WHAT THE TASK REQUIRES
Write out all the data again, exactly as it stands.

RAW DATA
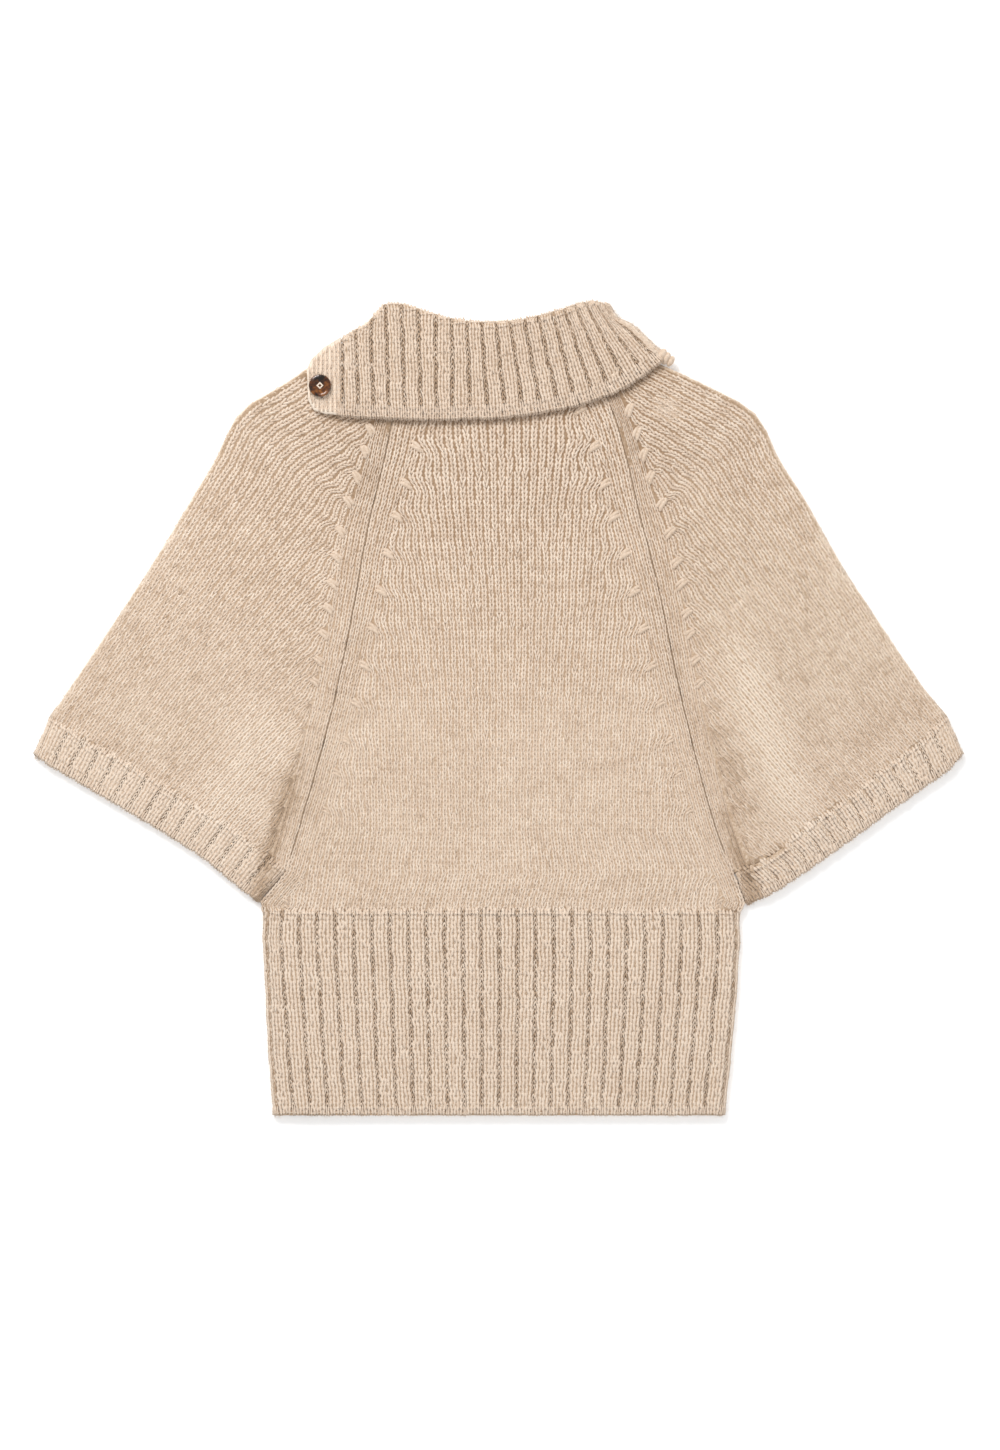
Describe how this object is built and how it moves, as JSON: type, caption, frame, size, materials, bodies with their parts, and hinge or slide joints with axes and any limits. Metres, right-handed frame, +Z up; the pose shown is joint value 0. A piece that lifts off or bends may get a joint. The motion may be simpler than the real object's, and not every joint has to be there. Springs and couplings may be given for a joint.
{
  "type": "cropped knit sweater",
  "caption": "Cropped wool sweater laid flat: raglan elbow-length sleeves, deep ribbed waistband, ribbed cuffs, turn-down collar buttoned at one shoulder.",
  "frame": {"origin": "on the surface that the sweater lies on, under the middle of its outline", "axes": "+X across the sweater from the buttoned shoulder to the other, +Y from the hem to the collar, +Z up from the surface, with the sweater's front facing up"},
  "size_m": [0.6978, 0.6108, 0.0176],
  "materials": {
    "wool_knit": "oatmeal melange wool in plain knit, brushed and matt",
    "wool_rib": "the same wool in a two by one rib",
    "button_horn": "polished mottled brown horn"
  },
  "bodies": {
    "root": {"front_panel": "wool_knit", "back_panel": "wool_knit", "sleeve_left": "wool_knit", "sleeve_right": "wool_knit", "cuff_left": "wool_rib", "cuff_right": "wool_rib", "waistband": "wool_rib", "collar": "wool_rib", "button_band": "wool_knit", "button": "button_horn"}
  },
  "joints": []
}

RESPONSE TO THIS TASK
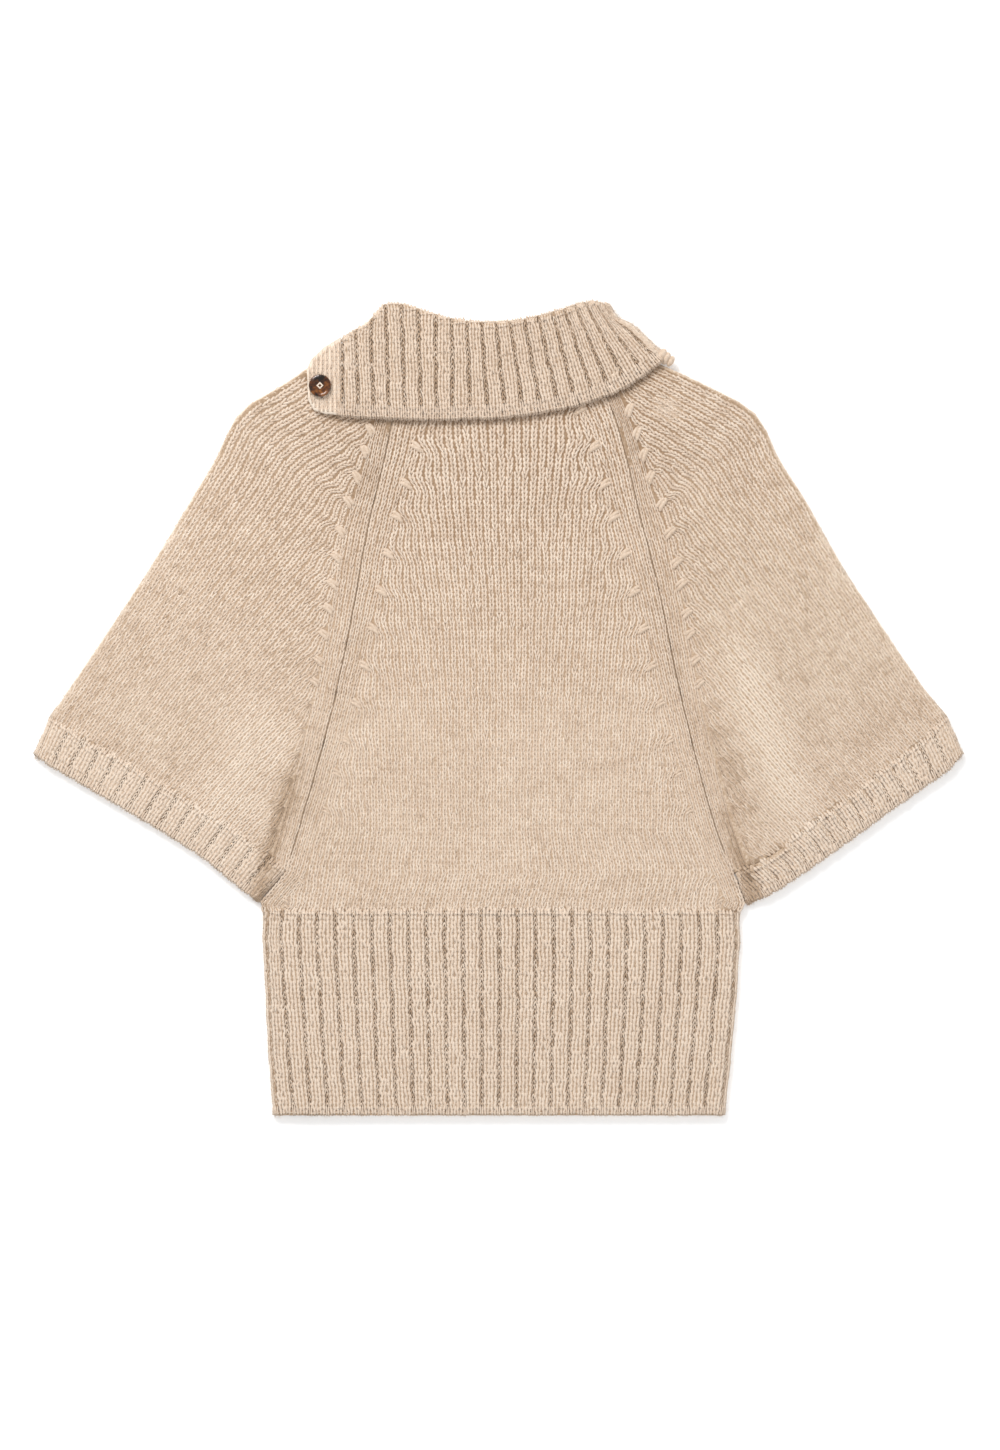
Describe how this object is built and how it moves, as JSON: type, caption, frame, size, materials, bodies with their parts, and hinge or slide joints with axes and any limits. Metres, right-handed frame, +Z up; the pose shown is joint value 0. A piece that lifts off or bends may get a joint. The motion may be simpler than the real object's, and not every joint has to be there. Springs and couplings may be given for a joint.
{
  "type": "cropped knit sweater",
  "caption": "Cropped wool sweater laid flat: raglan elbow-length sleeves, deep ribbed waistband, ribbed cuffs, turn-down collar buttoned at one shoulder.",
  "frame": {"origin": "on the surface that the sweater lies on, under the middle of its outline", "axes": "+X across the sweater from the buttoned shoulder to the other, +Y from the hem to the collar, +Z up from the surface, with the sweater's front facing up"},
  "size_m": [0.6978, 0.6108, 0.0176],
  "materials": {
    "wool_knit": "oatmeal melange wool in plain knit, brushed and matt",
    "wool_rib": "the same wool in a two by one rib",
    "button_horn": "polished mottled brown horn"
  },
  "bodies": {
    "root": {"front_panel": "wool_knit", "back_panel": "wool_knit", "sleeve_left": "wool_knit", "sleeve_right": "wool_knit", "cuff_left": "wool_rib", "cuff_right": "wool_rib", "waistband": "wool_rib", "collar": "wool_rib", "button_band": "wool_knit", "button": "button_horn"}
  },
  "joints": []
}